**Task objective**:
Repeat the records exactly. Every line must match.

****************************************

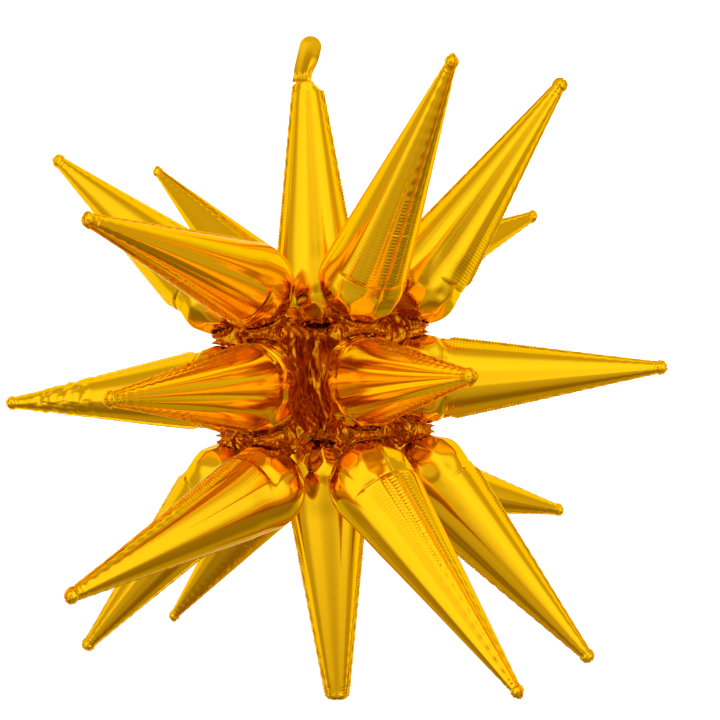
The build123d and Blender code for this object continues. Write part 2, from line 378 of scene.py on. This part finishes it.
def facet_dome(points, planes, sharpness=4200.0):
    """Pulls points near the dome in to the flat facets, with narrow creases between them."""
    reach = np.linalg.norm(points, axis=-1)
    heading = points / reach[..., None]
    total = np.exp(-sharpness * (reach - DOME_RADIUS))
    for normal, distance in planes:
        facing = heading @ normal
        limit = np.where(facing > 0.3, distance * DOME_RADIUS / np.maximum(facing, 0.3), 1.0)
        total = total + np.exp(-sharpness * (np.minimum(limit, 0.1) - DOME_RADIUS))
    pulled = DOME_RADIUS - np.log(total) / sharpness
    blend = 1.0 - smooth(points[..., 0], 14 * MM, 30 * MM)
    return heading * (reach + (pulled - reach) * blend)[..., None]


def flutes(x, theta, length, rng):
    """Long soft ridges and valleys that run to the tip, as a share of the local radius."""
    total = np.zeros_like(x + theta)
    for waves in (2, 3, 4, 5, 7, 9):
        drift = 0.5 * np.sin(x / length * rng.uniform(2, 4) + rng.uniform(0, 6.28))
        height = rng.uniform(0.3, 1.0) * 0.010 * (4.0 / (waves + 2.0))
        total += height * np.cos(waves * theta + rng.uniform(0, 6.28) + drift)
    for _ in range(5):
        gap = angle_gap(theta, rng.uniform(0, TURN))
        total -= rng.uniform(0.010, 0.022) * np.exp(-gap / rng.uniform(0.05, 0.11))
    return total


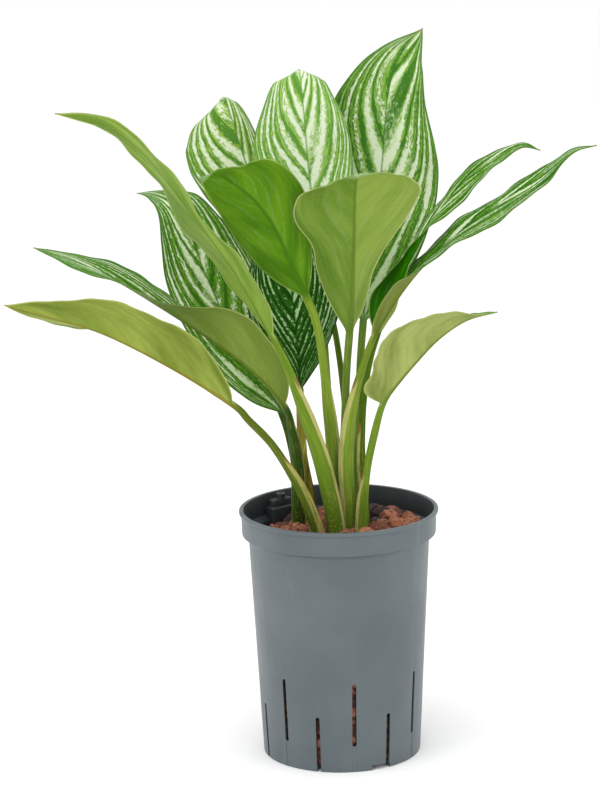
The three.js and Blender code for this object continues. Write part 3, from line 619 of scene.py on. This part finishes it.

****************************************

**Solution to this task**:
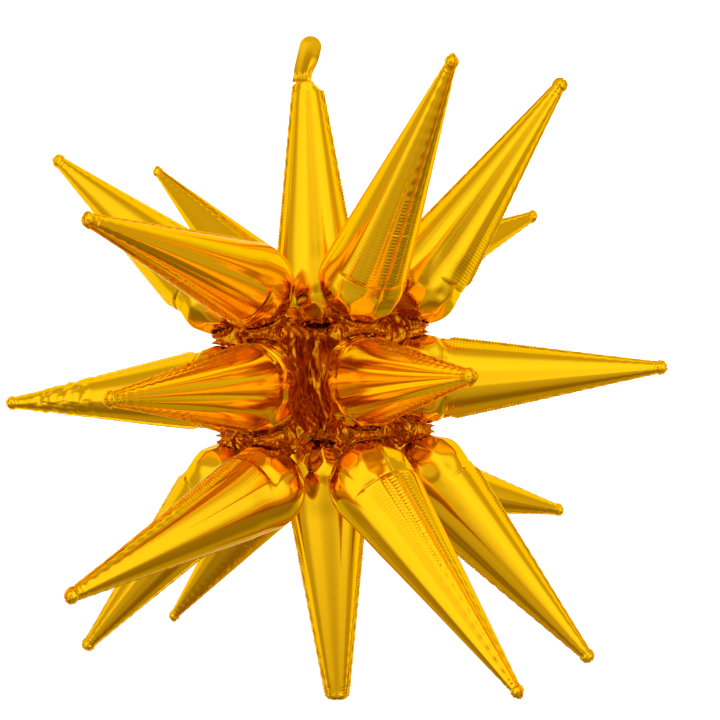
The build123d and Blender code for this object continues. Write part 2, from line 378 of scene.py on. This part finishes it.
def facet_dome(points, planes, sharpness=4200.0):
    """Pulls points near the dome in to the flat facets, with narrow creases between them."""
    reach = np.linalg.norm(points, axis=-1)
    heading = points / reach[..., None]
    total = np.exp(-sharpness * (reach - DOME_RADIUS))
    for normal, distance in planes:
        facing = heading @ normal
        limit = np.where(facing > 0.3, distance * DOME_RADIUS / np.maximum(facing, 0.3), 1.0)
        total = total + np.exp(-sharpness * (np.minimum(limit, 0.1) - DOME_RADIUS))
    pulled = DOME_RADIUS - np.log(total) / sharpness
    blend = 1.0 - smooth(points[..., 0], 14 * MM, 30 * MM)
    return heading * (reach + (pulled - reach) * blend)[..., None]


def flutes(x, theta, length, rng):
    """Long soft ridges and valleys that run to the tip, as a share of the local radius."""
    total = np.zeros_like(x + theta)
    for waves in (2, 3, 4, 5, 7, 9):
        drift = 0.5 * np.sin(x / length * rng.uniform(2, 4) + rng.uniform(0, 6.28))
        height = rng.uniform(0.3, 1.0) * 0.010 * (4.0 / (waves + 2.0))
        total += height * np.cos(waves * theta + rng.uniform(0, 6.28) + drift)
    for _ in range(5):
        gap = angle_gap(theta, rng.uniform(0, TURN))
        total -= rng.uniform(0.010, 0.022) * np.exp(-gap / rng.uniform(0.05, 0.11))
    return total


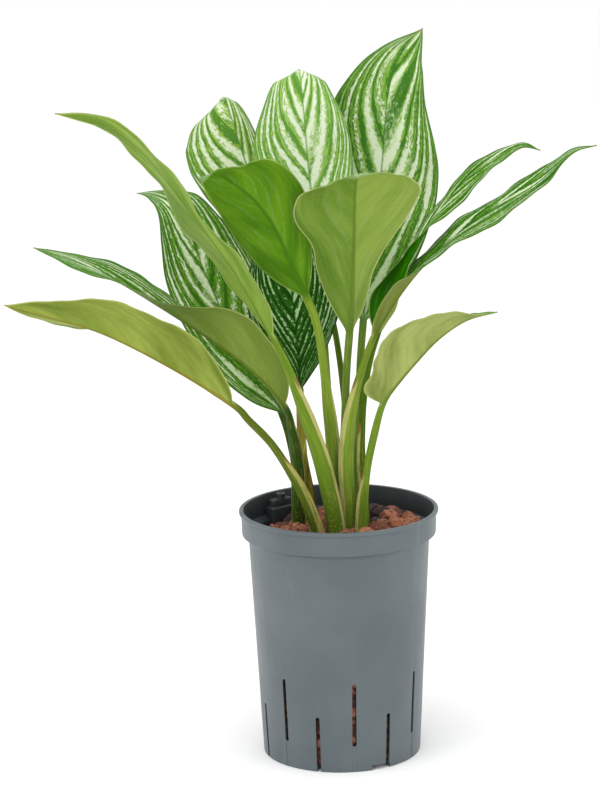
The three.js and Blender code for this object continues. Write part 3, from line 619 of scene.py on. This part finishes it.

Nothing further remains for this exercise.